Rhode Island Electric Utility Commissioner
Traditional cost of service regulation creates the misalignment "by rewarding utilities for capital investment," she said. But multiyear rate plans and performance incentive mechanisms "improve the alignment of revenue recovery to utility costs and reduce utilities’ disincentives for engaging in grid modernization efforts."
Illinois’s ten-year rate plan enabled significant modernization by Commonwealth Edison and a Minnesota five-year rate plan helped enable multiple Xcel Energy initiatives on rate design and new technologies, Sergici said. New York’s Consolidated Edison has taken a nation-leading position in non-wires alternatives as a result of regulatory approval for increased returns, she added.
"Fewer utilities are without modernization plans," BCG’s Agrawal agreed. But some utilities may have "gone little further" than AMI proposals because they were "unsure their plans were robust enough to propose or implement," he said. The utilities BCG has worked with have used the consulting firm's framework to "more clearly and thoroughly define the ‘Why’ to better fulfill regulators’ expectations and earn approvals from stakeholder groups."
Why "Why?" matters
Other grid modernization frameworks encourage doing grid modernization in stages, Regulatory Assistance Project Principal and former Nevada utility commissioner Carl Linvill told Utility Dive. BCG’s "Why" encourages a critical "two-way conversation" between "the distribution utility" and "customers, third-party service providers and stakeholders" that can drive mutual understanding.
But "if development of the ‘Why’ fails to open up the process to all stakeholders, the BCG recommended process will not work well," Linvill said. "It will limit the opportunity for innovation and the diversity of options that meet all customers where they are."
Plans that include renewables, DER, advanced technologies and protections for customers, like Ameren Missouri’s grid modernization proposal, tend to meet "less opposition," NCCETC’s Proudlove agreed.
Another "positive example of stakeholder engagement" was Rhode Island’s Power Sector Transformation initiative, she added. "A statewide process created objectives and goals that the commission could see reflected in National Grid’s plan. As a result, there's a strong path forward that includes collaboration and stakeholder engagement."
As BCG suggested, utilities must present the "business case" for their proposals and "the imperative for each investment," Rhode Island Electric Utility Commissioner Abigail Anthony emailed Utility Dive. "The Commission needs the same level of detail that the utility's Chief Financial Officer would require before approving a major investment using utility shareholder dollars."
The key feature that BCG’s framework and the Rhode Island framework share "is that grid modernization investments should be in support of a clear and defined need," Commissioner Anthony added. Both focus on allowing regulators "to understand the utility’s reasoning and justification for its grid modernization investment proposals."
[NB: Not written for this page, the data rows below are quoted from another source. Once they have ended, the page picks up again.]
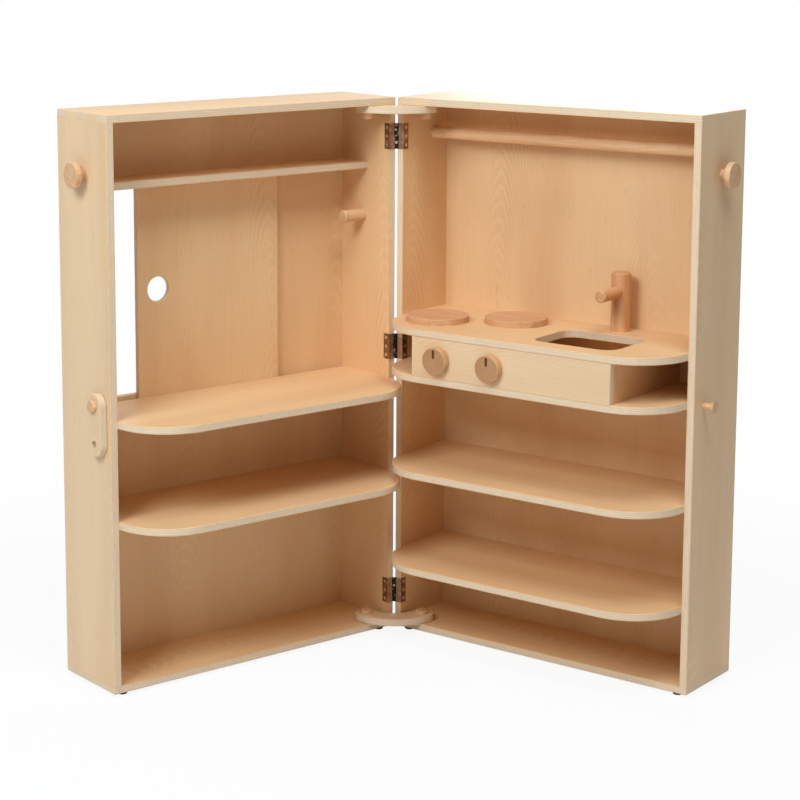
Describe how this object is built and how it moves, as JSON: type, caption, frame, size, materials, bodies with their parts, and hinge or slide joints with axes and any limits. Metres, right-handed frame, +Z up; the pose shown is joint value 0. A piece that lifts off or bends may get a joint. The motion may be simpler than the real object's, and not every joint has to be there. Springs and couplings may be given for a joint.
{
  "type": "folding play kitchen",
  "caption": "Folding wooden play kitchen: two hinged plywood cases with shelves, a worktop with hob discs, sink cut-out and tap, a window with a sliding panel, and crescent stays.",
  "frame": {"origin": "middle of the bounding box's base, on the floor under the opened kitchen", "axes": "+Z up; +X along the front of the right case, from the hinges to its outer side; +Y from its front to its back"},
  "size_m": [0.8572, 0.691, 0.9],
  "materials": {
    "birch_plywood": "satin clear oil on sanded birch plywood",
    "beech": "satin clear oil on turned beech",
    "hob_wood": "satin clear oil",
    "antique_brass": "dark antique finish",
    "foot_plastic": "matt dark brown"
  },
  "bodies": {
    "right_case": {"right_bottom_panel": "birch_plywood", "right_top_panel": "birch_plywood", "right_hinge_side": "birch_plywood", "right_outer_side": "birch_plywood", "right_back_panel": "birch_plywood", "worktop": "birch_plywood", "control_shelf": "birch_plywood", "right_middle_shelf": "birch_plywood", "right_lower_shelf": "birch_plywood", "control_board": "birch_plywood", "cubby_divider": "birch_plywood", "tap_post": "beech", "tap_spout": "beech", "hanging_rod": "beech", "right_outer_knob": "beech", "right_hinge_leaves": "antique_brass", "hinge_pins": "antique_brass", "right_hinge_screws": "antique_brass", "right_feet": "foot_plastic", "hob_disc_front": "hob_wood", "hob_disc_back": "hob_wood"},
    "left_case": {"left_bottom_panel": "birch_plywood", "left_top_panel": "birch_plywood", "left_hinge_side": "birch_plywood", "left_outer_side": "birch_plywood", "left_back_panel": "birch_plywood", "upper_shelf": "birch_plywood", "window_shelf": "birch_plywood", "left_lower_shelf": "birch_plywood", "inner_peg": "beech", "left_outer_knob": "beech", "latch_pivot_peg": "beech", "left_hinge_leaves": "antique_brass", "left_hinge_screws": "antique_brass", "left_feet": "foot_plastic"},
    "sliding_panel": {"sliding_panel": "birch_plywood"},
    "latch": {"latch_plate": "birch_plywood"},
    "locking_peg": {"locking_peg": "beech"},
    "left_control": {"left_control_knob": "beech", "left_control_spindle": "beech", "left_control_collar": "beech"},
    "right_control": {"right_control_knob": "beech", "right_control_spindle": "beech", "right_control_collar": "beech"},
    "bottom_stay": {"bottom_stay": "birch_plywood", "bottom_stay_pegs": "beech"},
    "top_stay": {"top_stay": "birch_plywood", "top_stay_pegs": "beech"}
  },
  "joints": [
    {"name": "case_fold", "type": "hinge", "parent": "right_case", "child": "left_case", "pos_m": [-0.1468, 0.20166, 0.4525], "axis": [0, 0, 1], "range_deg": [0, 105]},
    {"name": "bottom_stay_turn", "type": "hinge", "parent": "right_case", "child": "bottom_stay", "pos_m": [-0.10465, 0.22392, 0.017], "axis": [0, 0, 1], "range_deg": [0, 142.55]},
    {"name": "top_stay_turn", "type": "hinge", "parent": "right_case", "child": "top_stay", "pos_m": [-0.10465, 0.22392, 0.888], "axis": [0, 0, 1], "range_deg": [0, 142.55]},
    {"name": "window_slide", "type": "slide", "parent": "left_case", "child": "sliding_panel", "axis": [-0.2588, -0.9659, 0], "range_m": [-0.1425, 0.113]},
    {"name": "left_control_turn", "type": "hinge", "parent": "right_case", "child": "left_control", "pos_m": [0.001, 0.11096, 0.496], "axis": [0, -1, 0], "continuous": true},
    {"name": "right_control_turn", "type": "hinge", "parent": "right_case", "child": "right_control", "pos_m": [0.1007, 0.11096, 0.496], "axis": [0, -1, 0], "continuous": true},
    {"name": "latch_swing", "type": "hinge", "parent": "left_case", "child": "latch", "pos_m": [-0.31882, -0.32517, 0.457], "axis": [-0.2588, -0.9659, 0], "range_deg": [-90, 90]},
    {"name": "locking_peg_pull", "type": "slide", "parent": "right_case", "child": "locking_peg", "axis": [1, 0, 0], "range_m": [0, 0.034]}
  ],
  "couplings": [
    {"joint": "bottom_stay_turn", "follows": "case_fold", "ratio": 1.3571},
    {"joint": "top_stay_turn", "follows": "case_fold", "ratio": 1.3571}
  ]
}
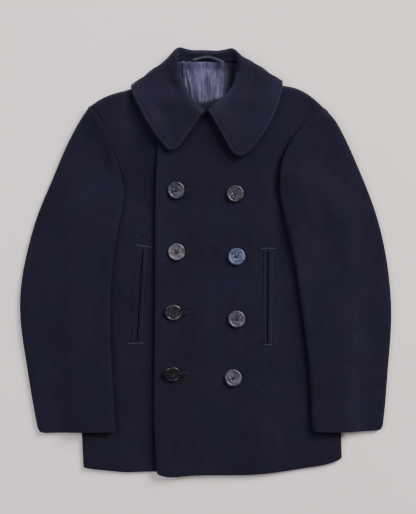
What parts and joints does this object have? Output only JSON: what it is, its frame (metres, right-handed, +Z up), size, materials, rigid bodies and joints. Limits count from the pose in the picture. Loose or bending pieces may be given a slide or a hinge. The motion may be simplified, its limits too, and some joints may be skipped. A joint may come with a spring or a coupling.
{
  "type": "pea coat",
  "caption": "Double-breasted hip-length wool coat laid flat face up, with a wide collar, slit pockets, straight sleeves and large buttons.",
  "frame": {"origin": "centre of the bounding box at the underside, on the surface the coat lies on", "axes": "+Z up from the surface through the coat, +Y from hem to collar, +X to the wearer's left"},
  "size_m": [0.6716, 0.7721, 0.0297],
  "materials": {
    "wool": "thick felted navy wool",
    "lining_satin": "faded grey purple satin",
    "hanger_satin": "dark woven satin tape",
    "button": "worn dark resin"
  },
  "bodies": {
    "root": {"back": "wool", "right_front": "wool", "left_front": "wool", "right_under_sleeve": "wool", "right_upper_sleeve": "wool", "left_under_sleeve": "wool", "left_upper_sleeve": "wool", "collar": "wool", "neck_lining": "lining_satin", "hanger_loop": "hanger_satin", "right_pocket_front_welt": "wool", "right_pocket_side_welt": "wool", "left_pocket_front_welt": "wool", "left_pocket_side_welt": "wool", "button_fastening_1": "button", "button_fastening_2": "button", "button_fastening_3": "button", "button_fastening_4": "button", "button_outer_1": "button", "button_outer_2": "button", "button_outer_3": "button", "button_outer_4": "button"}
  },
  "joints": []
}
Grid modernization "is a means, not an end," which is the power in the ‘Why’ question, Pace’s Rabago added. It focuses the process on the "fundamental statement" that new technologies can make the system "more efficient, less expensive, and capable of operating at a high quality with very high penetrations of renewables," after "high levels of engagement for and by all customers of all incomes."
Correction: Karl Rábago is a senior policy advisor at Pace. An earlier version of this story misnamed his position.